═══ MATERIAL PROVIDED ═══

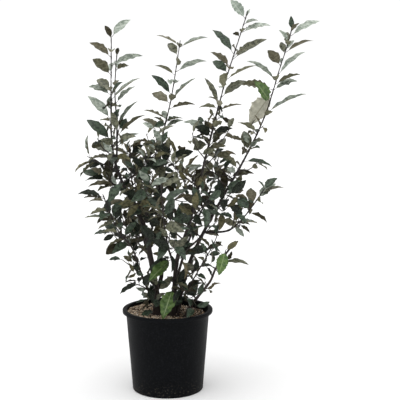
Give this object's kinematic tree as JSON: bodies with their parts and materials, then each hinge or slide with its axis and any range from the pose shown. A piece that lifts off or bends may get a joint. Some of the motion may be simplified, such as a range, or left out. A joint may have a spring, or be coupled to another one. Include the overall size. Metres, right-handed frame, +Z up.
{
  "type": "potted ebbinge silverberry",
  "caption": "Upright open evergreen silverberry shrub: slender dark stems leaning apart with grey-green leathery leaves, in a black plastic nursery pot filled with bark soil.",
  "frame": {"origin": "centre of the pot's flat underside", "axes": "+Z up along the pot's axis; -Y towards the viewer of the picture, who looks into the open side of the crown; +X to that viewer's right"},
  "size_m": [0.7203, 0.4804, 1.1544],
  "materials": {
    "black_plastic": "satin black moulded plastic",
    "bark_soil": "rough brown bark and peat mix",
    "dark_bark": "dull dark brown bark",
    "grey_green_leaf": "leathery grey-green leaf with an olive-bronze underside"
  },
  "bodies": {
    "root": {"bough_front": "dark_bark", "bough_low_left": "dark_bark", "bough_right": "dark_bark", "bough_whip": "dark_bark", "leaves_back_left_1": "grey_green_leaf", "leaves_back_left_top": "grey_green_leaf", "leaves_back_right_1": "grey_green_leaf", "leaves_back_right_top": "grey_green_leaf", "leaves_bough_right_top": "grey_green_leaf", "leaves_far_right_1": "grey_green_leaf", "leaves_far_right_2": "grey_green_leaf", "leaves_far_right_3": "grey_green_leaf", "leaves_far_right_4": "grey_green_leaf", "leaves_far_right_5": "grey_green_leaf", "leaves_far_right_foot": "grey_green_leaf", "leaves_far_right_top": "grey_green_leaf", "leaves_front_1": "grey_green_leaf", "leaves_front_right_1": "grey_green_leaf", "leaves_front_right_2": "grey_green_leaf", "leaves_front_right_3": "grey_green_leaf", "leaves_front_right_foot": "grey_green_leaf", "leaves_front_thin_top": "grey_green_leaf", "leaves_front_top": "grey_green_leaf", "leaves_left_1": "grey_green_leaf", "leaves_left_2": "grey_green_leaf", "leaves_left_3": "grey_green_leaf", "leaves_left_4": "grey_green_leaf", "leaves_left_5": "grey_green_leaf", "leaves_left_6": "grey_green_leaf", "leaves_left_top": "grey_green_leaf", "leaves_low_left_1": "grey_green_leaf", "leaves_low_left_2": "grey_green_leaf", "leaves_low_left_top": "grey_green_leaf", "leaves_middle_1": "grey_green_leaf", "leaves_middle_2": "grey_green_leaf", "leaves_middle_3": "grey_green_leaf", "leaves_middle_4": "grey_green_leaf", "leaves_middle_5": "grey_green_leaf", "leaves_middle_top": "grey_green_leaf", "leaves_right_1": "grey_green_leaf", "leaves_right_2": "grey_green_leaf", "leaves_right_3": "grey_green_leaf", "leaves_right_4": "grey_green_leaf", "leaves_right_5": "grey_green_leaf", "leaves_right_foot": "grey_green_leaf", "leaves_right_top": "grey_green_leaf", "leaves_trunk_foot": "grey_green_leaf", "leaves_whip_top": "grey_green_leaf", "pot": "black_plastic", "soil": "bark_soil", "stem_back_left": "dark_bark", "stem_back_right": "dark_bark", "stem_far_right": "dark_bark", "stem_front_right": "dark_bark", "stem_front_thin": "dark_bark", "stem_left": "dark_bark", "stem_middle": "dark_bark", "stem_right": "dark_bark", "trunk": "dark_bark"}
  },
  "joints": []
}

═══

> [STATED EXERCISE]: Please repeat the material above, word for word and in full.

> [TASK OUTPUT]:
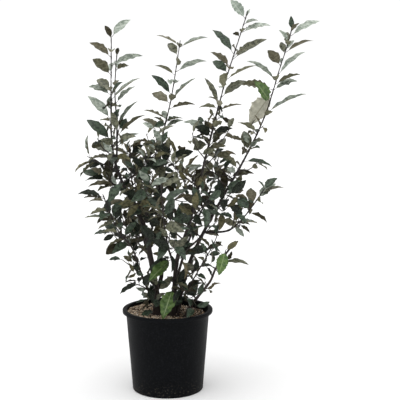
Give this object's kinematic tree as JSON: bodies with their parts and materials, then each hinge or slide with its axis and any range from the pose shown. A piece that lifts off or bends may get a joint. Some of the motion may be simplified, such as a range, or left out. A joint may have a spring, or be coupled to another one. Include the overall size. Metres, right-handed frame, +Z up.
{
  "type": "potted ebbinge silverberry",
  "caption": "Upright open evergreen silverberry shrub: slender dark stems leaning apart with grey-green leathery leaves, in a black plastic nursery pot filled with bark soil.",
  "frame": {"origin": "centre of the pot's flat underside", "axes": "+Z up along the pot's axis; -Y towards the viewer of the picture, who looks into the open side of the crown; +X to that viewer's right"},
  "size_m": [0.7203, 0.4804, 1.1544],
  "materials": {
    "black_plastic": "satin black moulded plastic",
    "bark_soil": "rough brown bark and peat mix",
    "dark_bark": "dull dark brown bark",
    "grey_green_leaf": "leathery grey-green leaf with an olive-bronze underside"
  },
  "bodies": {
    "root": {"bough_front": "dark_bark", "bough_low_left": "dark_bark", "bough_right": "dark_bark", "bough_whip": "dark_bark", "leaves_back_left_1": "grey_green_leaf", "leaves_back_left_top": "grey_green_leaf", "leaves_back_right_1": "grey_green_leaf", "leaves_back_right_top": "grey_green_leaf", "leaves_bough_right_top": "grey_green_leaf", "leaves_far_right_1": "grey_green_leaf", "leaves_far_right_2": "grey_green_leaf", "leaves_far_right_3": "grey_green_leaf", "leaves_far_right_4": "grey_green_leaf", "leaves_far_right_5": "grey_green_leaf", "leaves_far_right_foot": "grey_green_leaf", "leaves_far_right_top": "grey_green_leaf", "leaves_front_1": "grey_green_leaf", "leaves_front_right_1": "grey_green_leaf", "leaves_front_right_2": "grey_green_leaf", "leaves_front_right_3": "grey_green_leaf", "leaves_front_right_foot": "grey_green_leaf", "leaves_front_thin_top": "grey_green_leaf", "leaves_front_top": "grey_green_leaf", "leaves_left_1": "grey_green_leaf", "leaves_left_2": "grey_green_leaf", "leaves_left_3": "grey_green_leaf", "leaves_left_4": "grey_green_leaf", "leaves_left_5": "grey_green_leaf", "leaves_left_6": "grey_green_leaf", "leaves_left_top": "grey_green_leaf", "leaves_low_left_1": "grey_green_leaf", "leaves_low_left_2": "grey_green_leaf", "leaves_low_left_top": "grey_green_leaf", "leaves_middle_1": "grey_green_leaf", "leaves_middle_2": "grey_green_leaf", "leaves_middle_3": "grey_green_leaf", "leaves_middle_4": "grey_green_leaf", "leaves_middle_5": "grey_green_leaf", "leaves_middle_top": "grey_green_leaf", "leaves_right_1": "grey_green_leaf", "leaves_right_2": "grey_green_leaf", "leaves_right_3": "grey_green_leaf", "leaves_right_4": "grey_green_leaf", "leaves_right_5": "grey_green_leaf", "leaves_right_foot": "grey_green_leaf", "leaves_right_top": "grey_green_leaf", "leaves_trunk_foot": "grey_green_leaf", "leaves_whip_top": "grey_green_leaf", "pot": "black_plastic", "soil": "bark_soil", "stem_back_left": "dark_bark", "stem_back_right": "dark_bark", "stem_far_right": "dark_bark", "stem_front_right": "dark_bark", "stem_front_thin": "dark_bark", "stem_left": "dark_bark", "stem_middle": "dark_bark", "stem_right": "dark_bark", "trunk": "dark_bark"}
  },
  "joints": []
}